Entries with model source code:
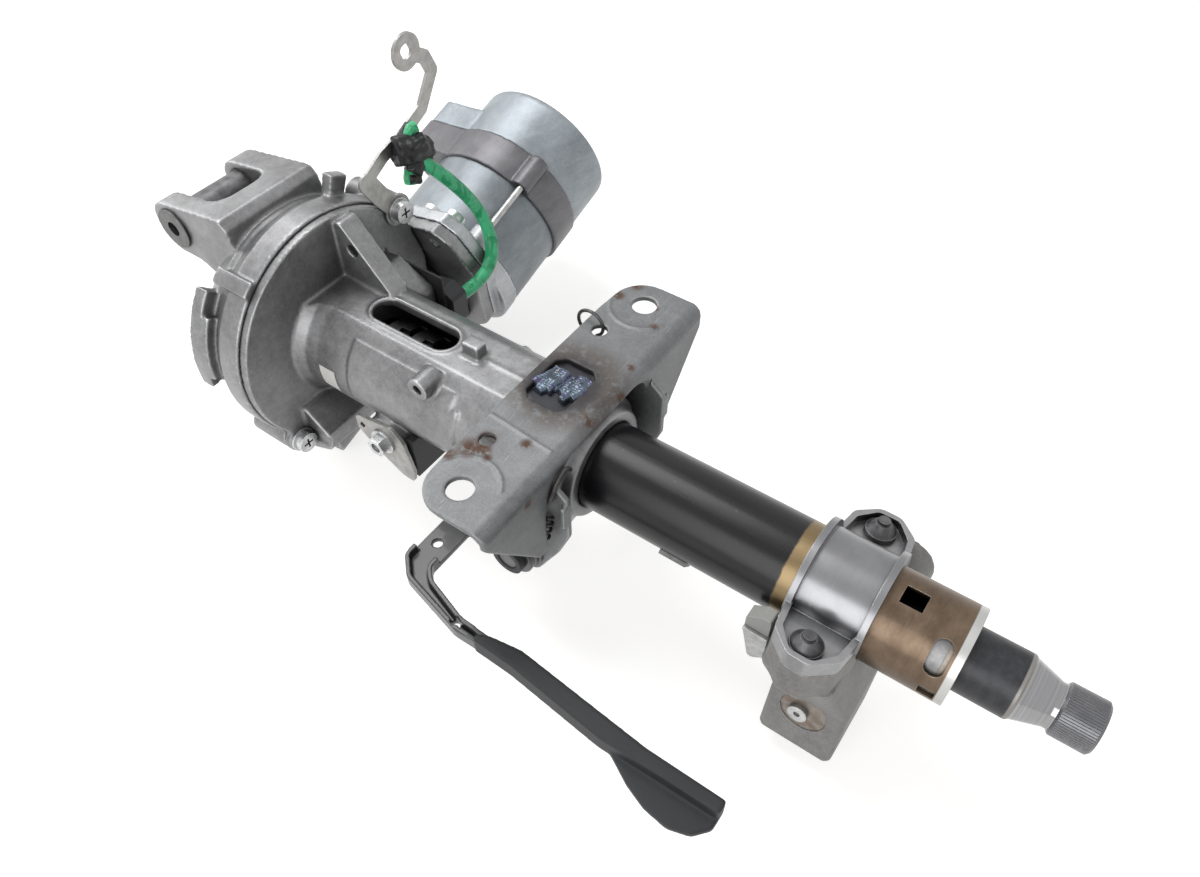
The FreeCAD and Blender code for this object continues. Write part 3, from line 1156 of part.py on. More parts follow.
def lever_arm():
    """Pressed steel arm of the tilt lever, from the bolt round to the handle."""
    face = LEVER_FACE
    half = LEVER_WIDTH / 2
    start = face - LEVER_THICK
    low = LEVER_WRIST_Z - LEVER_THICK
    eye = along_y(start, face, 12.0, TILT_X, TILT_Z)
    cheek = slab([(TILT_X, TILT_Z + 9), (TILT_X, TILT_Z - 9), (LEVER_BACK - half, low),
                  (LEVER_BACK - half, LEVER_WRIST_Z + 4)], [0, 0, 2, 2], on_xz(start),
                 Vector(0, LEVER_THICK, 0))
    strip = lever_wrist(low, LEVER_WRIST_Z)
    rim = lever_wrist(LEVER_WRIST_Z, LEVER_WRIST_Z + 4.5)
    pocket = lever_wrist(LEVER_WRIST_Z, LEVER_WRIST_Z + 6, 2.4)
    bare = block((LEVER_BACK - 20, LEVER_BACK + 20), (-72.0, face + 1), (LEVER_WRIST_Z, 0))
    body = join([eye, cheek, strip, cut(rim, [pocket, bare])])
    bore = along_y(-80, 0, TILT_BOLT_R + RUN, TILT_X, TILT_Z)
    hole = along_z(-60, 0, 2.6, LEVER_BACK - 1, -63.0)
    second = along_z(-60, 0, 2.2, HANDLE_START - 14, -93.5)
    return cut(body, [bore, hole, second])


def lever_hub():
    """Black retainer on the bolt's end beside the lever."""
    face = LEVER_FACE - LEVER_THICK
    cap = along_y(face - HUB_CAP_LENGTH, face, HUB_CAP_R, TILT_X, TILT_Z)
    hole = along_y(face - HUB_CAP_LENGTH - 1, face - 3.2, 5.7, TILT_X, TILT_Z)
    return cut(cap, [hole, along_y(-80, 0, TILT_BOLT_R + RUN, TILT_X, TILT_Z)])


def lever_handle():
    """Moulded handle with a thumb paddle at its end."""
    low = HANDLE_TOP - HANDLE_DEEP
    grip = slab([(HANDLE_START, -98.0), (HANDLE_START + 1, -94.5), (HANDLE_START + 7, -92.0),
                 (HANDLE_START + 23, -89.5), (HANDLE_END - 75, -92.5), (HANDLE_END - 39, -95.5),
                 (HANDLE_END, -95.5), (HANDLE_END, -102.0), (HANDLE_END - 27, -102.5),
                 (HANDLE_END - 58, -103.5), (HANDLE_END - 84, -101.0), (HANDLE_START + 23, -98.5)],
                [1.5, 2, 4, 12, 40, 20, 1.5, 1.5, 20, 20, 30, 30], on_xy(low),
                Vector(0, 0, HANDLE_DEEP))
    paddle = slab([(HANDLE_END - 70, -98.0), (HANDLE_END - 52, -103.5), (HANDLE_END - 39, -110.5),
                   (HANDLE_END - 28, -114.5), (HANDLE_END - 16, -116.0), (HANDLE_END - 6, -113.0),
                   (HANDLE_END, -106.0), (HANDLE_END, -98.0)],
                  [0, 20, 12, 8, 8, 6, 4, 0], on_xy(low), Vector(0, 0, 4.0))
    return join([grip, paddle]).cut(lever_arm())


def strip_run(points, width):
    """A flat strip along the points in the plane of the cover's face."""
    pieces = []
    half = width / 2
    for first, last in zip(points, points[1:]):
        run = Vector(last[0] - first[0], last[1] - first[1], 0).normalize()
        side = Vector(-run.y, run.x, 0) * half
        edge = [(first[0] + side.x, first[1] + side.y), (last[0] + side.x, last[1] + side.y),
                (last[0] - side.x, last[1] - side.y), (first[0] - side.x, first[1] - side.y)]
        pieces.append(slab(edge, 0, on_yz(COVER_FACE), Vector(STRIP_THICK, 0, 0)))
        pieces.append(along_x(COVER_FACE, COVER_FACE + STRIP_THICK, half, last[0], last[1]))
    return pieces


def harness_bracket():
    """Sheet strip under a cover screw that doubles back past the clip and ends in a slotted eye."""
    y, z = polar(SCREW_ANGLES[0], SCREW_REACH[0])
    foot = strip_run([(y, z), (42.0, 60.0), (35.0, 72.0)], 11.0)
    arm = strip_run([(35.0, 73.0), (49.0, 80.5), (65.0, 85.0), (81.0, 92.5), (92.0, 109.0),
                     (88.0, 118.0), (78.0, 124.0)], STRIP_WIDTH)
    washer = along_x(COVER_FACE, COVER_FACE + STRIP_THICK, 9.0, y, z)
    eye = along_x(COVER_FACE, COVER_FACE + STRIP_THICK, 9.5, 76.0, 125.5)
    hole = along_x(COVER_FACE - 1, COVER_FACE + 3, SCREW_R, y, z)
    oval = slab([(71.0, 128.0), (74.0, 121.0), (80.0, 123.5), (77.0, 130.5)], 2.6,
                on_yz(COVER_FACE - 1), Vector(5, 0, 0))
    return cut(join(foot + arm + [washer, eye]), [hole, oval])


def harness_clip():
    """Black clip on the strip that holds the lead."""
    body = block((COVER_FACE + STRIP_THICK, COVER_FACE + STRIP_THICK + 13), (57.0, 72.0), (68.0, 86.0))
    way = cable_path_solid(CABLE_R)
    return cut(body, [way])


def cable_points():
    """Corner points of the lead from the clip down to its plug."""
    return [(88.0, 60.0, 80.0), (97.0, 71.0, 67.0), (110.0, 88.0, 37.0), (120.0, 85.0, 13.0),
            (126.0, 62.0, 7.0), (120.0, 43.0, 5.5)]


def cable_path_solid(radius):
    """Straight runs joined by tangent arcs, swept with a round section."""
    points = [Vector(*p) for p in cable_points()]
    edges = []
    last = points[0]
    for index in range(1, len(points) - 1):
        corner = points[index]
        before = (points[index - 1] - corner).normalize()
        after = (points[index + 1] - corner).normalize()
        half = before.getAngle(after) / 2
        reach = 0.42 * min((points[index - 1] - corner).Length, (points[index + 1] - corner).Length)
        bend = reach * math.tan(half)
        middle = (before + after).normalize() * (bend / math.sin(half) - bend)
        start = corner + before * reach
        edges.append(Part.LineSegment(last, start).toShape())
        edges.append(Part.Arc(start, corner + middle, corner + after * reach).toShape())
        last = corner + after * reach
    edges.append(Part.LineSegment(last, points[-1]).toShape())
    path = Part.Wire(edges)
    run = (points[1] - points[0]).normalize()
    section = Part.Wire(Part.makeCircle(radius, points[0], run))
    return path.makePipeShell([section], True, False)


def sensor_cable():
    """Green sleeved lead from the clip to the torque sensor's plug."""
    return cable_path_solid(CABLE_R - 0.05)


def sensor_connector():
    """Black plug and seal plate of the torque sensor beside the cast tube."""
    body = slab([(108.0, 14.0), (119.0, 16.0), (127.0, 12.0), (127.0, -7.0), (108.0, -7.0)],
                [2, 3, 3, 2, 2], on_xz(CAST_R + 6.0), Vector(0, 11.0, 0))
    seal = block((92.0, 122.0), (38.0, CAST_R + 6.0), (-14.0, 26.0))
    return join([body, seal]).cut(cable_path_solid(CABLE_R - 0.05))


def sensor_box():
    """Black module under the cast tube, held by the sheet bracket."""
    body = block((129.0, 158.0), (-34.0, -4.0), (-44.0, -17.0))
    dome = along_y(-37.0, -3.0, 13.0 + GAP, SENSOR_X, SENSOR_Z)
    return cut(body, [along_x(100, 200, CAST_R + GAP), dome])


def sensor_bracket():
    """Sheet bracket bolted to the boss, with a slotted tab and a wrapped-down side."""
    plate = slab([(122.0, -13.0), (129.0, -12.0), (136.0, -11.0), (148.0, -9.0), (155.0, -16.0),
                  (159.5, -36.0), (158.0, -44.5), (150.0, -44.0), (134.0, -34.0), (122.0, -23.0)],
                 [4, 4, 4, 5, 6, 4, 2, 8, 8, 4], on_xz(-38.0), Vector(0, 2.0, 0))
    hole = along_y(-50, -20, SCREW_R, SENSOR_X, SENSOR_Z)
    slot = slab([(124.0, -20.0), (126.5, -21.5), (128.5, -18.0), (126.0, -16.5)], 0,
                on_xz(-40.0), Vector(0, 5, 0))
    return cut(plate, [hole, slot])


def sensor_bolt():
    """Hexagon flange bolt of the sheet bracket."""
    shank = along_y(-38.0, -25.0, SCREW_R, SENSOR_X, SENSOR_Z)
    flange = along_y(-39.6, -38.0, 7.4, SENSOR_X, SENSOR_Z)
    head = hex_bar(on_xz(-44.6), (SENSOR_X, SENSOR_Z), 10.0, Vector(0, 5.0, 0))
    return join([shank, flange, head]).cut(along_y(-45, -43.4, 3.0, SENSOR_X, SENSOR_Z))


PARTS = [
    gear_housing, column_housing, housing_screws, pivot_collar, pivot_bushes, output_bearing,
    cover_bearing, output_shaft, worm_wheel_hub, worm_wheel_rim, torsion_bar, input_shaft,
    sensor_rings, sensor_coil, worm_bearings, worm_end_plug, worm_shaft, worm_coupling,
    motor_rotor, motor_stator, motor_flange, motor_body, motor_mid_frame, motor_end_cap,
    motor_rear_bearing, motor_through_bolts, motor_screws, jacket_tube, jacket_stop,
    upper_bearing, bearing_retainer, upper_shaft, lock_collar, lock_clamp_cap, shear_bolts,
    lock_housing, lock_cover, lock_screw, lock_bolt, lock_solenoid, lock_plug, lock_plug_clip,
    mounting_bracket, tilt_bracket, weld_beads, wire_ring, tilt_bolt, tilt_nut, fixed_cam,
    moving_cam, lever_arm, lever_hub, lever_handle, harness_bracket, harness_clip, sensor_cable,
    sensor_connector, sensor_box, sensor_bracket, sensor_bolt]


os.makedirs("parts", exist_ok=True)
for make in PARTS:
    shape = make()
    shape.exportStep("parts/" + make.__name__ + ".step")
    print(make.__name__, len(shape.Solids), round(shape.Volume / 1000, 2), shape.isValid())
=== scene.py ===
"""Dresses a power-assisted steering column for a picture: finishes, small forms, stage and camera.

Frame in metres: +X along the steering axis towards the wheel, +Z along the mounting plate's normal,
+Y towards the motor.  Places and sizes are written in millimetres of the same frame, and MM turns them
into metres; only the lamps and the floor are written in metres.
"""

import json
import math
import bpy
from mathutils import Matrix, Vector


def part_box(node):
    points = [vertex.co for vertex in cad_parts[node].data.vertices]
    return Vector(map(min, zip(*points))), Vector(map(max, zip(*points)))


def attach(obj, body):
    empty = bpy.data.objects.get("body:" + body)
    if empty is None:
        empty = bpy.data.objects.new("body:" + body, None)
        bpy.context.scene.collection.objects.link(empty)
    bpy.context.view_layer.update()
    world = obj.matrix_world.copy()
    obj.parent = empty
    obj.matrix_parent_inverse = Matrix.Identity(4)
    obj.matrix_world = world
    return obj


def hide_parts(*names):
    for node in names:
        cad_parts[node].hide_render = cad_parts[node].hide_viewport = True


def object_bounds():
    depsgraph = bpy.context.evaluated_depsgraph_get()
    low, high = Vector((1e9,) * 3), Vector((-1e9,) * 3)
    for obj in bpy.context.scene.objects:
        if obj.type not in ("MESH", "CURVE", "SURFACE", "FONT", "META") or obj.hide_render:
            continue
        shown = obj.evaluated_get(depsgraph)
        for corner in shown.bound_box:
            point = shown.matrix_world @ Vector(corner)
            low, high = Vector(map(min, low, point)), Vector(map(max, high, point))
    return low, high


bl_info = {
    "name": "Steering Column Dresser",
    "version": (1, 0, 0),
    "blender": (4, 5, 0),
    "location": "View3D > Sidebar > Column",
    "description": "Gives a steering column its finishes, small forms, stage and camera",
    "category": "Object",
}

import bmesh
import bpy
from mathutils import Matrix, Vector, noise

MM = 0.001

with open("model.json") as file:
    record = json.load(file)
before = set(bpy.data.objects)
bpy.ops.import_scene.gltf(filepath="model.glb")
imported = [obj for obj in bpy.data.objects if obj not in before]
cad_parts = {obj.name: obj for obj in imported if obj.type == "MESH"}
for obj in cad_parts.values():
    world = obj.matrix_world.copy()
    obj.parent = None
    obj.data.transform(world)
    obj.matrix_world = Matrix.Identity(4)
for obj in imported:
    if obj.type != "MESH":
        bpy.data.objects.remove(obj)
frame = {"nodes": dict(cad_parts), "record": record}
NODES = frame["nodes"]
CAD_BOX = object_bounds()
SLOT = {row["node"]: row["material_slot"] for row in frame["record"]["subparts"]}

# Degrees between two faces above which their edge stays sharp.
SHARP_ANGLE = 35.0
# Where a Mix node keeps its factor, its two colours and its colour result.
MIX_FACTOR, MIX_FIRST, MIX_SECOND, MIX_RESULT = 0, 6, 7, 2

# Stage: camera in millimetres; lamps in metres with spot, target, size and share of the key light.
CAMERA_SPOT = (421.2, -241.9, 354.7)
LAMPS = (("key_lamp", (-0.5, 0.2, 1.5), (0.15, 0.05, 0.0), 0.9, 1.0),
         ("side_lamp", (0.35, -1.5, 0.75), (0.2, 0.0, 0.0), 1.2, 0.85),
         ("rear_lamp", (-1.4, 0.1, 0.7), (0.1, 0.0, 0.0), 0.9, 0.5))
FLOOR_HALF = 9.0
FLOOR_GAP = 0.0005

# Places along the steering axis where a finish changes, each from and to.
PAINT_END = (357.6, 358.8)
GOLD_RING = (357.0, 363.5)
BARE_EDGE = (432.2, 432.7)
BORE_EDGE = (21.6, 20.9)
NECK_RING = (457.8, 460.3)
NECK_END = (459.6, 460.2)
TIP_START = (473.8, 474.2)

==

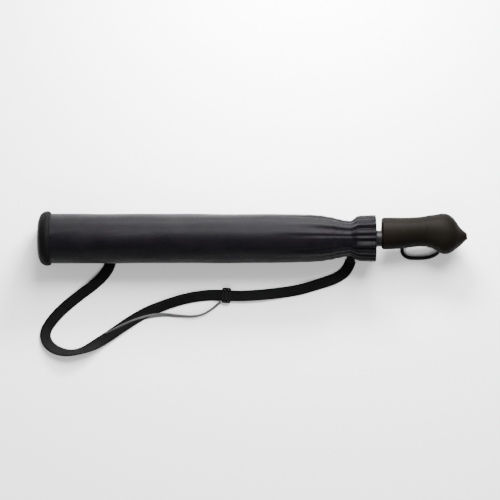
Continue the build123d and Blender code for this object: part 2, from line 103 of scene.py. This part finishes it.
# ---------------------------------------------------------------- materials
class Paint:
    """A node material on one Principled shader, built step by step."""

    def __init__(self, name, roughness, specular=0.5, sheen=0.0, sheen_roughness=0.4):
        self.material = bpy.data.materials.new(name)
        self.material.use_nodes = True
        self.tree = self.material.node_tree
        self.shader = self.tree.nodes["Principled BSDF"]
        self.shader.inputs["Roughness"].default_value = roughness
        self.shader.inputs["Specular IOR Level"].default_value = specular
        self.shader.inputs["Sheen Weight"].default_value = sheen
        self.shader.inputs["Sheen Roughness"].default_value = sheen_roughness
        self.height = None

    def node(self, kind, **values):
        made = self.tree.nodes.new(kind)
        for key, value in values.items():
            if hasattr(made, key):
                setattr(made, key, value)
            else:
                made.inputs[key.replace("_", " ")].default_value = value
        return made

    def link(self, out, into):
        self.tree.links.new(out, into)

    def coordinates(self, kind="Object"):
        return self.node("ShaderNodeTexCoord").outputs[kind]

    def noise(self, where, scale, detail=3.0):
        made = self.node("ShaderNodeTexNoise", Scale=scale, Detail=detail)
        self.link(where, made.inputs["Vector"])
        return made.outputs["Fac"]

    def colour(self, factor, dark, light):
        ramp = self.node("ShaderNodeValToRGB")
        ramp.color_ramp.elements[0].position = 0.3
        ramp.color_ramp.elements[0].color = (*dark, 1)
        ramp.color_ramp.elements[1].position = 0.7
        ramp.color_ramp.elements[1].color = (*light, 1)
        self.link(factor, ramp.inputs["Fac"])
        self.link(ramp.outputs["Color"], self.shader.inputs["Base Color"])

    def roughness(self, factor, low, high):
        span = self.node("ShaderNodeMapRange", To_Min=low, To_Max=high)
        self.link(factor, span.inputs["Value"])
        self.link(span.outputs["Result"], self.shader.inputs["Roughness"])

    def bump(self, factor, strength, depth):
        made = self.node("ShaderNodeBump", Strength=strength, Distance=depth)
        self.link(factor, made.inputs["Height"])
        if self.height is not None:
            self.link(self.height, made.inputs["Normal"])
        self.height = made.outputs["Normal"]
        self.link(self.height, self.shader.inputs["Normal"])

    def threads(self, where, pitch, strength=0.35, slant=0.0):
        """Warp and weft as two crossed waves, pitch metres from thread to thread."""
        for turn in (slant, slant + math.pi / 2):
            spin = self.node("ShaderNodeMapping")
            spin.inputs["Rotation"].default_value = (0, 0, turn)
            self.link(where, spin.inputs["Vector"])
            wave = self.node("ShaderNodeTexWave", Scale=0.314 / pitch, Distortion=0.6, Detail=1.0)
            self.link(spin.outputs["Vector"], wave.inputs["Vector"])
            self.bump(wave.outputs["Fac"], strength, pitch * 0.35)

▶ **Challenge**
Above are the entries. Quote exactly the lines from the one bearing "The FreeCAD and" through the one bearing "return cut(body, [bore, hole, second])".

▶ **Reply**
The FreeCAD and Blender code for this object continues. Write part 3, from line 1156 of part.py on. More parts follow.
def lever_arm():
    """Pressed steel arm of the tilt lever, from the bolt round to the handle."""
    face = LEVER_FACE
    half = LEVER_WIDTH / 2
    start = face - LEVER_THICK
    low = LEVER_WRIST_Z - LEVER_THICK
    eye = along_y(start, face, 12.0, TILT_X, TILT_Z)
    cheek = slab([(TILT_X, TILT_Z + 9), (TILT_X, TILT_Z - 9), (LEVER_BACK - half, low),
                  (LEVER_BACK - half, LEVER_WRIST_Z + 4)], [0, 0, 2, 2], on_xz(start),
                 Vector(0, LEVER_THICK, 0))
    strip = lever_wrist(low, LEVER_WRIST_Z)
    rim = lever_wrist(LEVER_WRIST_Z, LEVER_WRIST_Z + 4.5)
    pocket = lever_wrist(LEVER_WRIST_Z, LEVER_WRIST_Z + 6, 2.4)
    bare = block((LEVER_BACK - 20, LEVER_BACK + 20), (-72.0, face + 1), (LEVER_WRIST_Z, 0))
    body = join([eye, cheek, strip, cut(rim, [pocket, bare])])
    bore = along_y(-80, 0, TILT_BOLT_R + RUN, TILT_X, TILT_Z)
    hole = along_z(-60, 0, 2.6, LEVER_BACK - 1, -63.0)
    second = along_z(-60, 0, 2.2, HANDLE_START - 14, -93.5)
    return cut(body, [bore, hole, second])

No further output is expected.